SURF 2015: Designing biomolecular temperature sensors

2015 SURF project description

• Mentor: Richard Murray
• Co-mentor: Shaunak Sen

Fig. 1. a) The RNA thermometer structure melts at higher temperature (open configuration) and re-natures to a closed configuration on again reducing the temperature (like a zipper). b) A switch-like RNA thermometer has two mutually exclusive secondary structures that switch between the two states based on temperature.

Certain types of biomolecular circuits have naturally evolved to respond to changes in temperature. For biomolecular circuit design, it is desired to develop toolbox of temperature sensors that have different levels of sensitivities and responses to temperature changes.

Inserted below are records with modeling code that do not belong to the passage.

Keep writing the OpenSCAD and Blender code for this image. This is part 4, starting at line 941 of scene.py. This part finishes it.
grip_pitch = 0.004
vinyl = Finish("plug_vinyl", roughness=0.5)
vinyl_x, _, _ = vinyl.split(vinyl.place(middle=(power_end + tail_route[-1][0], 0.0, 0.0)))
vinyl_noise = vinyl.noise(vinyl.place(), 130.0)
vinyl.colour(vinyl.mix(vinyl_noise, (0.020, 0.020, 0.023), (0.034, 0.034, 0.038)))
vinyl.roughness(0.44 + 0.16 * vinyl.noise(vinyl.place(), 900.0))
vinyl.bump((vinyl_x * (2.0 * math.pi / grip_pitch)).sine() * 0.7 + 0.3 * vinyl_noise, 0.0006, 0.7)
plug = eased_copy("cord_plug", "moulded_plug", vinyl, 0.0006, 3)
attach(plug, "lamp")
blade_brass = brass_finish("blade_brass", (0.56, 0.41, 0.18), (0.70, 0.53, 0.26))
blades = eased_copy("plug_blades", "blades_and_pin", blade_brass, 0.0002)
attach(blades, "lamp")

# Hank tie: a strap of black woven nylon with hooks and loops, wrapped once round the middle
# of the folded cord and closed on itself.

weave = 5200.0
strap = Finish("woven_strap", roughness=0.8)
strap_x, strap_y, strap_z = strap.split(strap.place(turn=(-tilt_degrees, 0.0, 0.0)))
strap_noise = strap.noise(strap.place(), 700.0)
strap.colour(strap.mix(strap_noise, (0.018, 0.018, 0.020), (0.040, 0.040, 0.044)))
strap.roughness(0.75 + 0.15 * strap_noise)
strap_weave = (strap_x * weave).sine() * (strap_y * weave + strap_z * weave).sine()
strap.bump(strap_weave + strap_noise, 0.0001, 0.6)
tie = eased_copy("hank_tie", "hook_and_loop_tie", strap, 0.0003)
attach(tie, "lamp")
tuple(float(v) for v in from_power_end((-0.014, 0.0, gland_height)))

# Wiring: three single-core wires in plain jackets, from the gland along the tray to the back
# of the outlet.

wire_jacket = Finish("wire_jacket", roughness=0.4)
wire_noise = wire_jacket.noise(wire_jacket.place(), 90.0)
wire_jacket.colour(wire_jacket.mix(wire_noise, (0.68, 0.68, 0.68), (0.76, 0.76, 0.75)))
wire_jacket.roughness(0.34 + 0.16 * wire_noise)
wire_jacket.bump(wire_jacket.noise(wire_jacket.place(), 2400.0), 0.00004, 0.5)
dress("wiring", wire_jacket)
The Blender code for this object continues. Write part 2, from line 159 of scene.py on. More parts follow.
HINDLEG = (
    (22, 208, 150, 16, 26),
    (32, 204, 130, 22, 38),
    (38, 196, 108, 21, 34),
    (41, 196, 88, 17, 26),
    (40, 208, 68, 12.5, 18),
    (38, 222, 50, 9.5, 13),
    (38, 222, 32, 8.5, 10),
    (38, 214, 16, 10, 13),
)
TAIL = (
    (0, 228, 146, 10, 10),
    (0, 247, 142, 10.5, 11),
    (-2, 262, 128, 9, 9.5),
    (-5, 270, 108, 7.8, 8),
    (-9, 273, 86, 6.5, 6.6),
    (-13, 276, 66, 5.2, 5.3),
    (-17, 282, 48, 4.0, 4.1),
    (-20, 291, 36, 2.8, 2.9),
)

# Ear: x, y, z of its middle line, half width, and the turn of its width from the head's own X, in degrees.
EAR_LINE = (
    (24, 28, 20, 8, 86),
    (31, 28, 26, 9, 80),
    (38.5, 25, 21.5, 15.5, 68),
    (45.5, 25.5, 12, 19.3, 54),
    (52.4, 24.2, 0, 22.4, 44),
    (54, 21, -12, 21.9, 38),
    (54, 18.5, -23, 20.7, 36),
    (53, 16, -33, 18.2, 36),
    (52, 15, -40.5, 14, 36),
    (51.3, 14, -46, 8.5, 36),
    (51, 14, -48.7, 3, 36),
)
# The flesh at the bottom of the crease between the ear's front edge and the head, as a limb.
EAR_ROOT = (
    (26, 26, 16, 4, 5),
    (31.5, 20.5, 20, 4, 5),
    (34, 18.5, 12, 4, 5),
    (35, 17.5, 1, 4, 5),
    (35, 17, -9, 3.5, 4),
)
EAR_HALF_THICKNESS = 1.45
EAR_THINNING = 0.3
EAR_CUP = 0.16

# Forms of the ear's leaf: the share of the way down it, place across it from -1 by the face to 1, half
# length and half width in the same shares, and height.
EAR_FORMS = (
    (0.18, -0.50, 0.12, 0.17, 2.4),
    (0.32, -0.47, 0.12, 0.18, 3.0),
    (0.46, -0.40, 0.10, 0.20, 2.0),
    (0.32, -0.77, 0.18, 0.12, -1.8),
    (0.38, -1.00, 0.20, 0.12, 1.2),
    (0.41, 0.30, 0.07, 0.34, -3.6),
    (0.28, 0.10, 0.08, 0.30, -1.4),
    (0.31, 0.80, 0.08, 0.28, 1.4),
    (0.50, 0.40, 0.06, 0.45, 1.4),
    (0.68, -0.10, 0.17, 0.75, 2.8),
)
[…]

To address this, we plan to focus on specific RNA sequences, also called RNA thermometers, which, when placed upstream of a gene, have been demonstrated to increase gene expression as temperature increases. In preliminary work, we have generated a library of RNA thermometers that can generate diverse responses to temperature.

Based on this library, the goals of the project are twofold, 1. To quantitatively characterize this temperature dependence experimentally. This will include using measurements in cells and cell extracts (TX-TL) as well as exploring other methods to characterize temperature dependence. 2. Use these RNA thermometers to trigger other biomolecular circuits in a temperature-dependent fashion. For example, using RNA thermometer as an input to a pulse generating Feedforward Loop circuit can result in a temperature-dependent pulse.

Applications of this work should include efficient control of large volume chemical reactors, precise spatiotemporal control of gene expression as well as tools to design robustness to temperature in biomolecular circuits.